## WHAT TO WORK ON
The line containing "Recreate this object" and every line after it, through the last, are to be extracted exactly; no other lines belong in the answer.
##### SUPPLIED ENTRIES
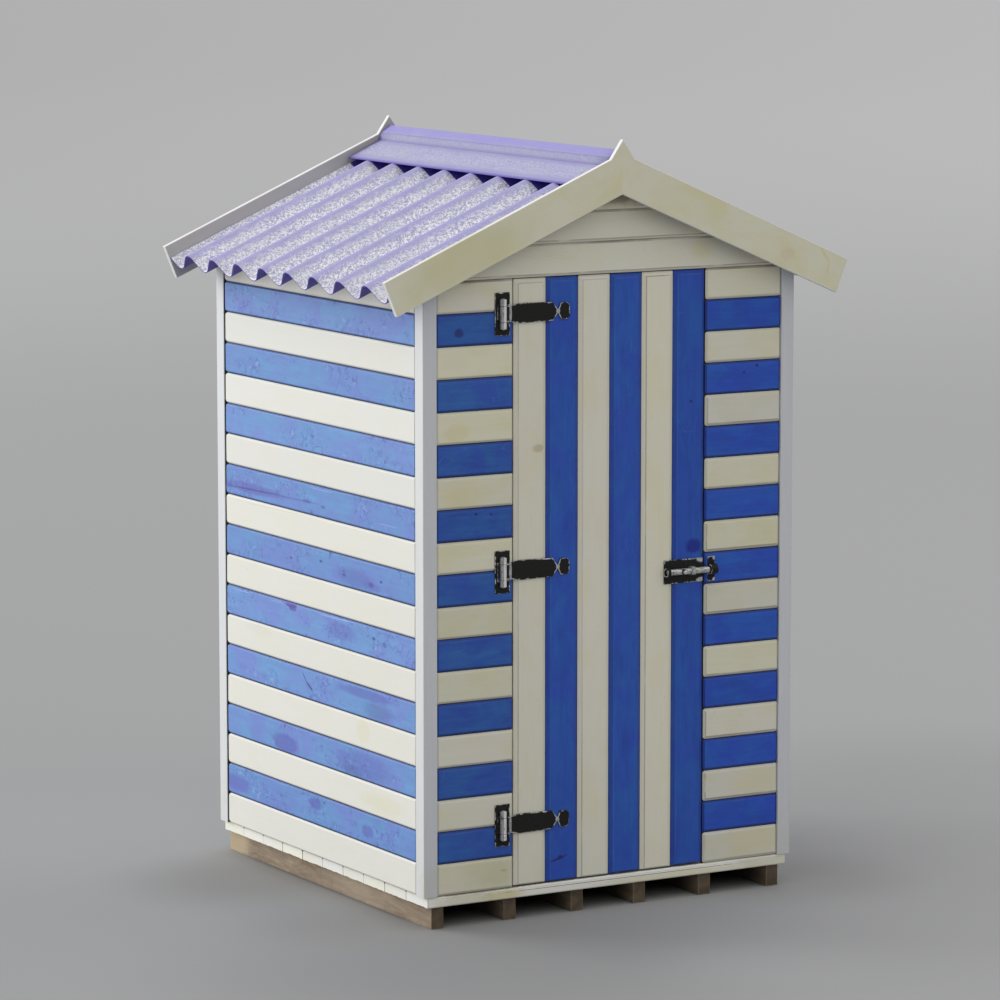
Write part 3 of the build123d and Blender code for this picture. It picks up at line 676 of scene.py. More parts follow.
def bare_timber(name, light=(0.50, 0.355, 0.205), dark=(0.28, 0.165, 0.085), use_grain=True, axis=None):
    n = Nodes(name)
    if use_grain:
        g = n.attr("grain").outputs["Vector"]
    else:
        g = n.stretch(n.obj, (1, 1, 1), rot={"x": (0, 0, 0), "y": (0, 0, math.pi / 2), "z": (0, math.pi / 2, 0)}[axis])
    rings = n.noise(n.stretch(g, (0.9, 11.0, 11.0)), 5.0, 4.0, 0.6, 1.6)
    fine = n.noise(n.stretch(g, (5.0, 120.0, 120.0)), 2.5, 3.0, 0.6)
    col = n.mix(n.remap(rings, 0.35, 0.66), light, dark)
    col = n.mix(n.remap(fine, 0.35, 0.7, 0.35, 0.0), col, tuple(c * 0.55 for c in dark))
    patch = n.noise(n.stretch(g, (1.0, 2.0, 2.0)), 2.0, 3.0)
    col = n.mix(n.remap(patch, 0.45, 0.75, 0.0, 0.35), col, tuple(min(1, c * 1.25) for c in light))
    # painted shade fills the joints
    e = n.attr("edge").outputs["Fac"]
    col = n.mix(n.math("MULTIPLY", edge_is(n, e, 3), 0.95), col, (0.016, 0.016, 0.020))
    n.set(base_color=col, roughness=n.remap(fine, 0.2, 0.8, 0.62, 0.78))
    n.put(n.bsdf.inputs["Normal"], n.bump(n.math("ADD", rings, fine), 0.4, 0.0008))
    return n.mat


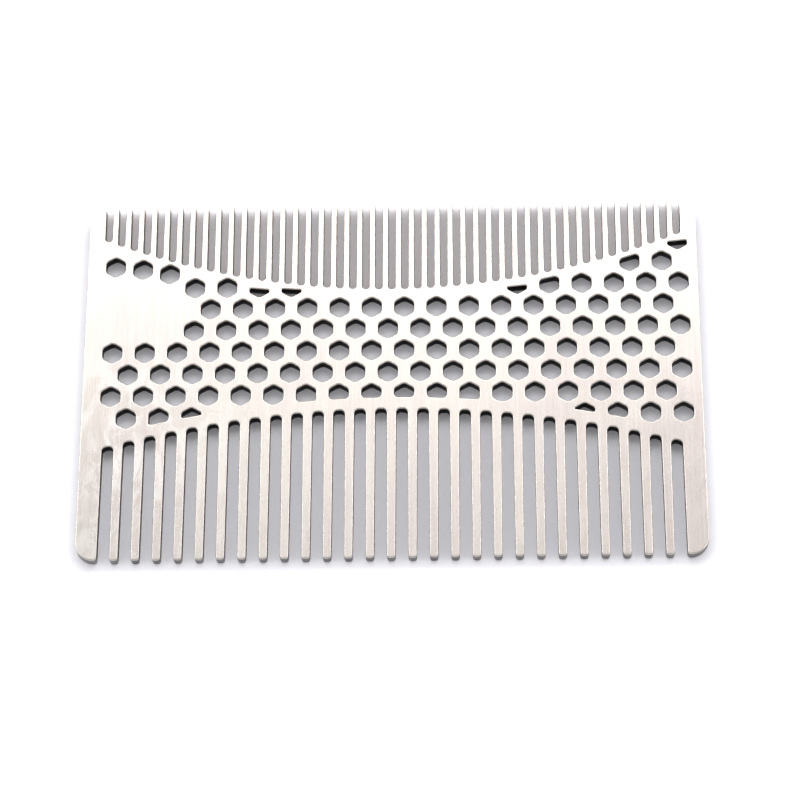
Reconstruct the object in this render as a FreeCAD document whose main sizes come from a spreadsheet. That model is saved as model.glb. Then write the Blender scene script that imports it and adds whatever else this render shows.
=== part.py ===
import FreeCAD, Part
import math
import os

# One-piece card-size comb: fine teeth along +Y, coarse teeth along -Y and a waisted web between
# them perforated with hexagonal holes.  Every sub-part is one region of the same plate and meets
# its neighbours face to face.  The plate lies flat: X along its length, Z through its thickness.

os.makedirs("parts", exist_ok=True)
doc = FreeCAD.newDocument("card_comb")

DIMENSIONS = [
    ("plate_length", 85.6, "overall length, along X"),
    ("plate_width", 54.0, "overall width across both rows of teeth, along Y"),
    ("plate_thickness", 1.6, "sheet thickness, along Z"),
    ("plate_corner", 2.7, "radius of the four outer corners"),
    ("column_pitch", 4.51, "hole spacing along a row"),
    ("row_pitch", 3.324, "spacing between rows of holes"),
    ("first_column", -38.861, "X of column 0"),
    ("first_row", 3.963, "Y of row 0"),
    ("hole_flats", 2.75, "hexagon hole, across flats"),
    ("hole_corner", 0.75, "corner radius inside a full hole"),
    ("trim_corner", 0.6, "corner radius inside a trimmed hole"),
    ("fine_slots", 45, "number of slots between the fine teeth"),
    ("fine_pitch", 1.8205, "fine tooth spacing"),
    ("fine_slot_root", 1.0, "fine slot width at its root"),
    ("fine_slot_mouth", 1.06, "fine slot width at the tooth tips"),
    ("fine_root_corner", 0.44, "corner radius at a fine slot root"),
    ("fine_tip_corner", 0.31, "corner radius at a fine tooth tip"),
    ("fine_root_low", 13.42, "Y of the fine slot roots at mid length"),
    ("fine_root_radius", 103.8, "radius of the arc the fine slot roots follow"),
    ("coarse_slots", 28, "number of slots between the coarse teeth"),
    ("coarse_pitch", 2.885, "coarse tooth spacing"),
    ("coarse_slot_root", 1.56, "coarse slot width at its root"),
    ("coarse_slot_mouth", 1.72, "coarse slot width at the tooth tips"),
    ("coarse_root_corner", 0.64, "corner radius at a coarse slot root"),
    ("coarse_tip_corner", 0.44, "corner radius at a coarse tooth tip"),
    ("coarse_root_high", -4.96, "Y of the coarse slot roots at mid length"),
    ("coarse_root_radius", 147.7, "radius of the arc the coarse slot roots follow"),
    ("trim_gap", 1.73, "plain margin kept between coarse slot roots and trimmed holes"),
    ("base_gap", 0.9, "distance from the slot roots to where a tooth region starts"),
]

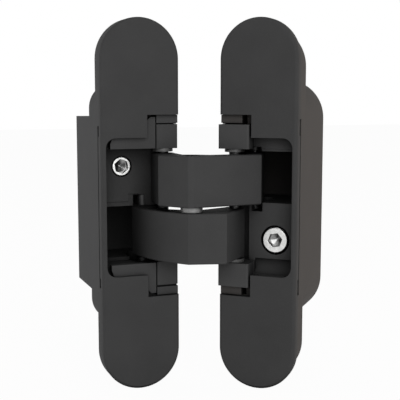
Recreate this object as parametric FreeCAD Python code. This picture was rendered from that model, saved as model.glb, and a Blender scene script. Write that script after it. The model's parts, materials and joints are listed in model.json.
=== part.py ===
##########
## COMPLETED EXERCISE
Recreate this object as parametric FreeCAD Python code. This picture was rendered from that model, saved as model.glb, and a Blender scene script. Write that script after it. The model's parts, materials and joints are listed in model.json.
=== part.py ===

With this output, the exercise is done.